Using the data below, output the first line and every line after it up to and including the line containing "detail=3), 0.1, 0.55))", exactly as written and with nothing added.
★ ★ ★ ★ ★ ★ ★
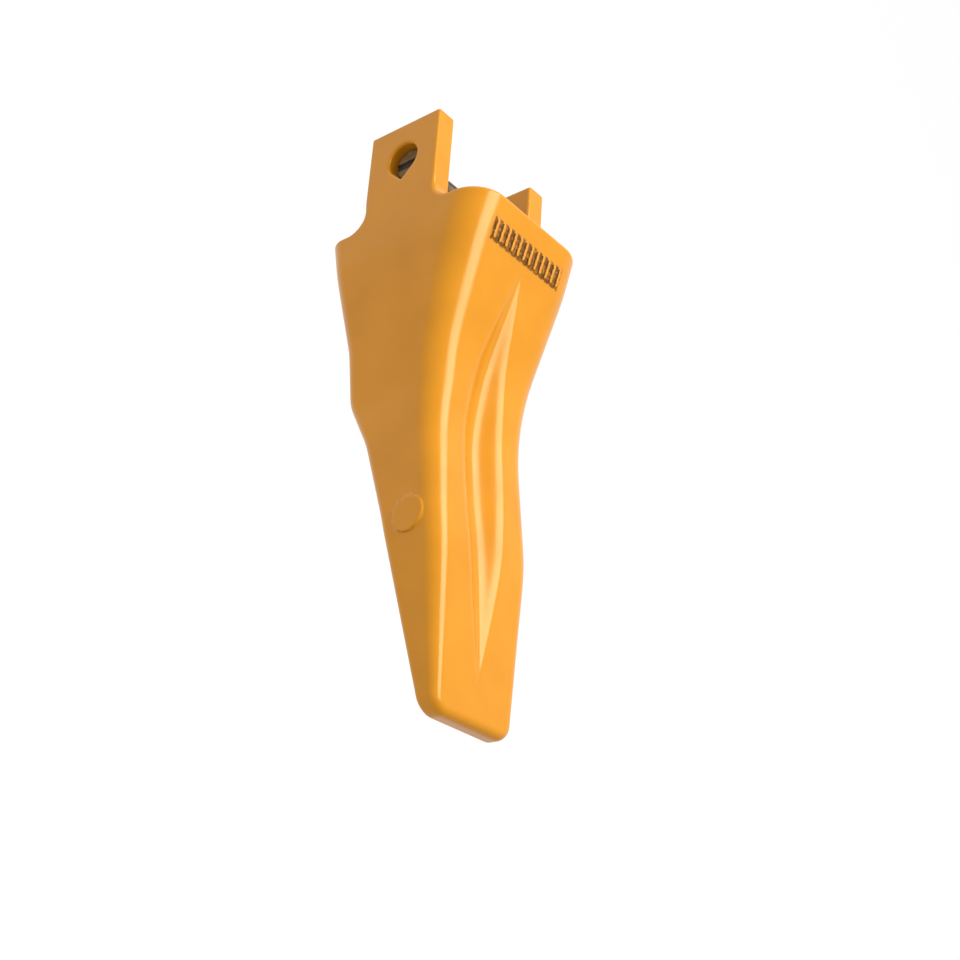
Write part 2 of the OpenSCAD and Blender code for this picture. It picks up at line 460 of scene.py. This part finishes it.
def painted_gap_shade(s):
    """Share of painted shade in the gaps of the row of raised bars, which darkens them where their shadow
    falls.
    """
    x = s.part("X")
    from_bar = s.maths("PINGPONG", s.maths("ADD", x, bar_pitch / 2), bar_pitch / 2)
    past_row = s.maths("SUBTRACT", s.maths("ABSOLUTE", x), bar_count / 2 * bar_pitch)
    from_middle = s.maths("ABSOLUTE", s.maths("SUBTRACT", s.part("Y"), bar_y))
    past_end = s.maths("SUBTRACT", from_middle, bar_half[1])
    share = s.fade(from_bar, bar_half[0] - 0.5, bar_half[0] + 0.2)
    for limit in (s.fade(past_row, 0.4, -0.6), s.fade(past_end, 1.2, 0.0), s.fade(s.part("Z"), 40, 45)):
        share = s.maths("MULTIPLY", share, limit)
    return s.maths("MULTIPLY", share, s.fade(s.noise(300, detail=3), 0.1, 0.55))


def yellow_paint():
    """Glossy orange-yellow paint over cast steel, which fades out into bare scale inside the socket."""
    s = Surface("yellow_paint")
    cloud = s.noise(28, detail=2)
    orange = s.ramp(cloud, (0.3, (0.50, 0.190, 0.004)), (0.7, (0.55, 0.212, 0.006)))
    hollow = s.tree.nodes.new("ShaderNodeAttribute")
    hollow.attribute_name = "depth_in_socket"
    ragged = s.maths("MULTIPLY", s.noise(90, detail=5, roughness=0.7), 0.5)
    bare_share = s.ramp(s.maths("ADD", hollow.outputs["Fac"], ragged), (0.4, 0.0), (0.8, 1.0))
    flecks = s.noise(140, detail=6)
    scale_colour = s.ramp(flecks, (0.35, (0.045, 0.034, 0.028)), (0.7, (0.12, 0.075, 0.045)))
    # Painted shade: the gaps between the raised bars are coloured deep brown in place of the shadow that
    # falls there.
    shade_in_gaps = painted_gap_shade(s)
    shaded_orange = s.mix(shade_in_gaps, orange, (0.11, 0.034, 0.001))
    s.link(s.mix(bare_share, shaded_orange, scale_colour), s.shader.inputs["Base Color"])
    gloss = s.ramp(s.noise(60, detail=4), (0.3, 0.17), (0.7, 0.25))
    dull = s.maths("MAXIMUM", bare_share, shade_in_gaps)
    s.link(s.mix(dull, gloss, (0.75, 0.75, 0.75)), s.shader.inputs["Roughness"])
    s.set(Specular_IOR_Level=0.4, Specular_Tint=(1.0, 0.9, 0.6, 1.0))
    s.bump((s.noise(45, detail=2), 0.00007), (s.noise(520, detail=2), 0.000012))
    return s.material


def pin_steel():
    """Oiled, lightly rusted bar stock with turning marks round it and rubbed patches."""
    s = Surface("pin_steel")
    worn = s.noise(120, detail=6, roughness=0.65)
    colour = s.ramp(worn, (0.42, (0.13, 0.070, 0.018)), (0.75, (0.26, 0.17, 0.08)))
    s.link(colour, s.shader.inputs["Base Color"])
    s.link(s.ramp(s.noise(200, detail=4), (0.3, 0.34), (0.7, 0.58)), s.shader.inputs["Roughness"])
    s.set(Metallic=0.25)
    s.bump((s.noise(60, detail=3, stretch=(14, 1, 1)), 0.00006), (s.noise(700, detail=3), 0.00002))
    return s.material


def pin_rubber():
    """Black moulded rubber with a faint grey bloom."""
    s = Surface("pin_rubber")
    bloom = s.noise(160, detail=4)
    colour = s.ramp(bloom, (0.35, (0.010, 0.010, 0.010)), (0.75, (0.035, 0.034, 0.032)))
    s.link(colour, s.shader.inputs["Base Color"])
    s.link(s.ramp(s.noise(90), (0.3, 0.62), (0.7, 0.8)), s.shader.inputs["Roughness"])
    s.bump((s.noise(900, detail=3), 0.00004))
    return s.material


# ---- The pieces --------------------------------------------------------------------------------

# The steps are shortest where edges are small: at the tip, the raised bars, the rim and the pin's ends.
tooth_axes = (
    grid_lines((-52, 52, 1.15)),
    grid_lines((-point_l - 2, -point_l + 16, 1.0), (-point_l + 16, -62, 2.2), (-62, -29, 1.7),
               (-29, 5, 0.8), (5, ear_top + 2, 1.15)),
    grid_lines((-57, 65, 1.15)),
)
pin_axes = (
    grid_lines((-pin_half_l - 1, -pin_half_l + 3, 0.5), (-pin_half_l + 3, pin_half_l - 3, 1.6),
               (pin_half_l - 3, pin_half_l + 1, 0.5)),
    grid_lines((hole_y - 16, hole_y + 12, 0.55)),
    grid_lines((-12, 12, 0.55)),
)

steel = pin_steel()
paint = yellow_paint()
black_rubber = pin_rubber()
tooth = piece("tooth", casting, tooth_axes, paint, "casting", "tooth_casting")
piece("flex_pin_round_half", round_half, pin_axes, steel, "flex_pin", "pin_round_half")
piece("flex_pin_vee_half", vee_half, pin_axes, steel, "pin_vee", "pin_vee_half")
core = piece("flex_pin_rubber", rubber_core, pin_axes, black_rubber, "flex_pin",
             "pin_rubber_core")

# The paint thins out with the depth in the socket, so each of its points carries that depth.
near_wall = 0.3
points = np.array([v.co for v in tooth.data.vertices]) / MM
on_wall = np.abs(socket(*points.T)) < near_wall
depth = np.where(on_wall, np.clip(-points[:, 1] / socket_l, 0, 1), 0)
attribute = tooth.data.attributes.new("depth_in_socket", "FLOAT", "POINT")
attribute.data.foreach_set("value", depth.astype(np.float32))

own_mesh(core)


# ---- Floor, light and camera -------------------------------------------------------------------

def floor(drop=0.30, size=12.0):
    """Plain white light table, well below the tooth."""
    mesh = bpy.data.meshes.new("floor")
    level = tooth_low[2] * MM - drop
    corners = [(x * size, y * size, level) for x, y in ((-1, -1), (1, -1), (1, 1), (-1, 1))]
    mesh.from_pydata(corners, [], [(0, 1, 2, 3)])
    white = bpy.data.materials.new("white_table")
    white.use_nodes = True
    shader = white.node_tree.nodes["Principled BSDF"]
    shader.inputs["Base Color"].default_value = (0.1, 0.1, 0.1, 1)
    shader.inputs["Roughness"].default_value = 1.0
    shader.inputs["Specular IOR Level"].default_value = 0.0
    shader.inputs["Emission Color"].default_value = (1, 1, 1, 1)
    shader.inputs["Emission Strength"].default_value = 0.9
    mesh.materials.append(white)
    plane = bpy.data.objects.new("floor", mesh)
    bpy.context.scene.collection.objects.link(plane)


def softbox(name, towards, distance, width, length, power):
    """Area light that shines on the middle of the tooth from a direction, its length along the tooth."""
    data = bpy.data.lights.new(name, "AREA")
    data.shape = "RECTANGLE"
    data.size = width
    data.size_y = length
    data.energy = power
    light = bpy.data.objects.new(name, data)
    direction = Vector(towards).normalized()
    middle = Vector((0, (tooth_low[1] + tooth_high[1]) / 2 * MM, 0))
    light.location = middle + direction * distance
    light.rotation_euler = direction.to_track_quat("Z", "Y").to_euler()
    bpy.context.scene.collection.objects.link(light)


def white_tent(front, back):
    """White all round, dimmer in front of the tip than behind the ears."""
    world = bpy.data.worlds.new("white_tent")
    world.use_nodes = True
    tree = world.node_tree
    split = tree.nodes.new("ShaderNodeSeparateXYZ")
    tree.links.new(tree.nodes.new("ShaderNodeTexCoord").outputs["Generated"], split.inputs["Vector"])
    level = tree.nodes.new("ShaderNodeMapRange")
    level.inputs["From Min"].default_value = -0.9
    level.inputs["From Max"].default_value = 0.1
    level.inputs["To Min"].default_value = front
    level.inputs["To Max"].default_value = back
    tree.links.new(split.outputs["Y"], level.inputs["Value"])
    background = tree.nodes["Background"]
    background.inputs["Color"].default_value = (1, 1, 1, 1)
    tree.links.new(level.outputs["Result"], background.inputs["Strength"])
    bpy.context.scene.world = world


def camera():
    """Looks down on the tooth from beside its tip, rolled so that the tip hangs down."""
    data = bpy.data.cameras.new("camera")
    data.lens = 57.56
    data.sensor_width = 36.0
    forward = Vector((0.6826, 0.4523, -0.5741)).normalized()
    up = Vector((-0.3891, 0.8898, 0.2383))
    right = forward.cross(up).normalized()
    up = right.cross(forward)
    eye = bpy.data.objects.new("camera", data)
    turn = Matrix((right, up, -forward)).transposed()
    place = (-0.5529, -0.5224, 0.4978)
    eye.matrix_world = Matrix.Translation(place) @ turn.to_4x4()
    bpy.context.scene.collection.objects.link(eye)
    bpy.context.scene.camera = eye


floor()
white_tent(front=0.5, back=0.97)
softbox("key", towards=(0.05, 0.30, 0.95), distance=1.3, width=0.72, length=1.2, power=23.5)
bpy.context.scene.view_settings.view_transform = "Standard"
camera()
★ ★ ★ ★ ★ ★ ★
### Complete response
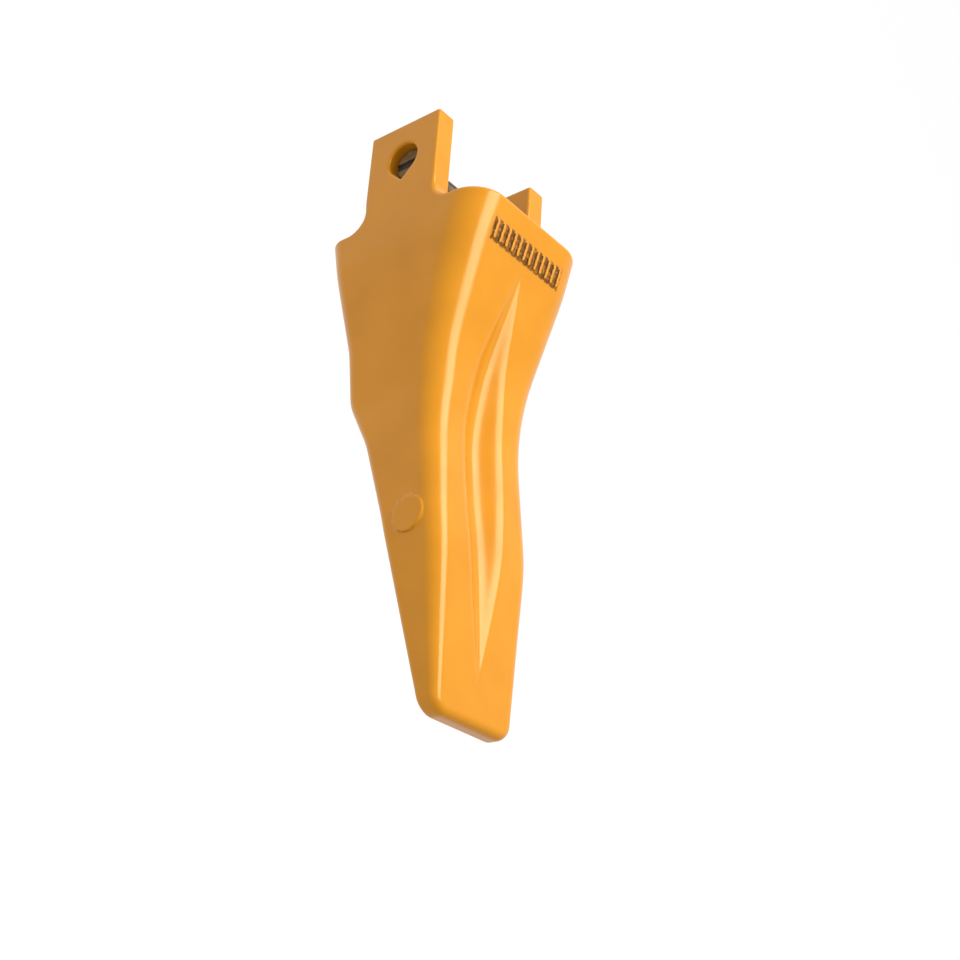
Write part 2 of the OpenSCAD and Blender code for this picture. It picks up at line 460 of scene.py. This part finishes it.
def painted_gap_shade(s):
    """Share of painted shade in the gaps of the row of raised bars, which darkens them where their shadow
    falls.
    """
    x = s.part("X")
    from_bar = s.maths("PINGPONG", s.maths("ADD", x, bar_pitch / 2), bar_pitch / 2)
    past_row = s.maths("SUBTRACT", s.maths("ABSOLUTE", x), bar_count / 2 * bar_pitch)
    from_middle = s.maths("ABSOLUTE", s.maths("SUBTRACT", s.part("Y"), bar_y))
    past_end = s.maths("SUBTRACT", from_middle, bar_half[1])
    share = s.fade(from_bar, bar_half[0] - 0.5, bar_half[0] + 0.2)
    for limit in (s.fade(past_row, 0.4, -0.6), s.fade(past_end, 1.2, 0.0), s.fade(s.part("Z"), 40, 45)):
        share = s.maths("MULTIPLY", share, limit)
    return s.maths("MULTIPLY", share, s.fade(s.noise(300, detail=3), 0.1, 0.55))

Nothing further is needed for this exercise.